Restate, word for word, every line of the data.

* INFORMATION PROVIDED *

------------------------------

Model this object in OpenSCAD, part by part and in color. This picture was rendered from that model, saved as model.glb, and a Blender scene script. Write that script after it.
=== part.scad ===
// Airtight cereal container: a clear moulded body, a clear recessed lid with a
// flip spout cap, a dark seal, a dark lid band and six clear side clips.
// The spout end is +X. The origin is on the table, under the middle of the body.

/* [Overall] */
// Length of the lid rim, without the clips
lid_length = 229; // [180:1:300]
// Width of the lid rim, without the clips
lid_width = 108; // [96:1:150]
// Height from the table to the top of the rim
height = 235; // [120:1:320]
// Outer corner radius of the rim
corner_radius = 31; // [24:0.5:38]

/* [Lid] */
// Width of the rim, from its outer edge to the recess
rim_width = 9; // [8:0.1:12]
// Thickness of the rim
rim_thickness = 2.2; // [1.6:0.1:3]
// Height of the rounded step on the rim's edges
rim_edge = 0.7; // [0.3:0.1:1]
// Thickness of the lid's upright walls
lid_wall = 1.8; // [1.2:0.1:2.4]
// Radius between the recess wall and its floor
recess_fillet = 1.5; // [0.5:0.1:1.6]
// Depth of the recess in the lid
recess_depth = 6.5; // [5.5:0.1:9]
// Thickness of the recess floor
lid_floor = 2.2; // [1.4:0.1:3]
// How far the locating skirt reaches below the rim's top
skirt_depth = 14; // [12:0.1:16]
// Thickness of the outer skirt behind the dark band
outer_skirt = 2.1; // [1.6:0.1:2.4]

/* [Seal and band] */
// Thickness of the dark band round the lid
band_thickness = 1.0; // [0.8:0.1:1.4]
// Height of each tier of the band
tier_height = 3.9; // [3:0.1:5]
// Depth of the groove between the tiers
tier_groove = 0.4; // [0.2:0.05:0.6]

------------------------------

* TASK RESPONSE *
Model this object in OpenSCAD, part by part and in color. This picture was rendered from that model, saved as model.glb, and a Blender scene script. Write that script after it.
=== part.scad ===
// Airtight cereal container: a clear moulded body, a clear recessed lid with a
// flip spout cap, a dark seal, a dark lid band and six clear side clips.
// The spout end is +X. The origin is on the table, under the middle of the body.

/* [Overall] */
// Length of the lid rim, without the clips
lid_length = 229; // [180:1:300]
// Width of the lid rim, without the clips
lid_width = 108; // [96:1:150]
// Height from the table to the top of the rim
height = 235; // [120:1:320]
// Outer corner radius of the rim
corner_radius = 31; // [24:0.5:38]

/* [Lid] */
// Width of the rim, from its outer edge to the recess
rim_width = 9; // [8:0.1:12]
// Thickness of the rim
rim_thickness = 2.2; // [1.6:0.1:3]
// Height of the rounded step on the rim's edges
rim_edge = 0.7; // [0.3:0.1:1]
// Thickness of the lid's upright walls
lid_wall = 1.8; // [1.2:0.1:2.4]
// Radius between the recess wall and its floor
recess_fillet = 1.5; // [0.5:0.1:1.6]
// Depth of the recess in the lid
recess_depth = 6.5; // [5.5:0.1:9]
// Thickness of the recess floor
lid_floor = 2.2; // [1.4:0.1:3]
// How far the locating skirt reaches below the rim's top
skirt_depth = 14; // [12:0.1:16]
// Thickness of the outer skirt behind the dark band
outer_skirt = 2.1; // [1.6:0.1:2.4]

/* [Seal and band] */
// Thickness of the dark band round the lid
band_thickness = 1.0; // [0.8:0.1:1.4]
// Height of each tier of the band
tier_height = 3.9; // [3:0.1:5]
// Depth of the groove between the tiers
tier_groove = 0.4; // [0.2:0.05:0.6]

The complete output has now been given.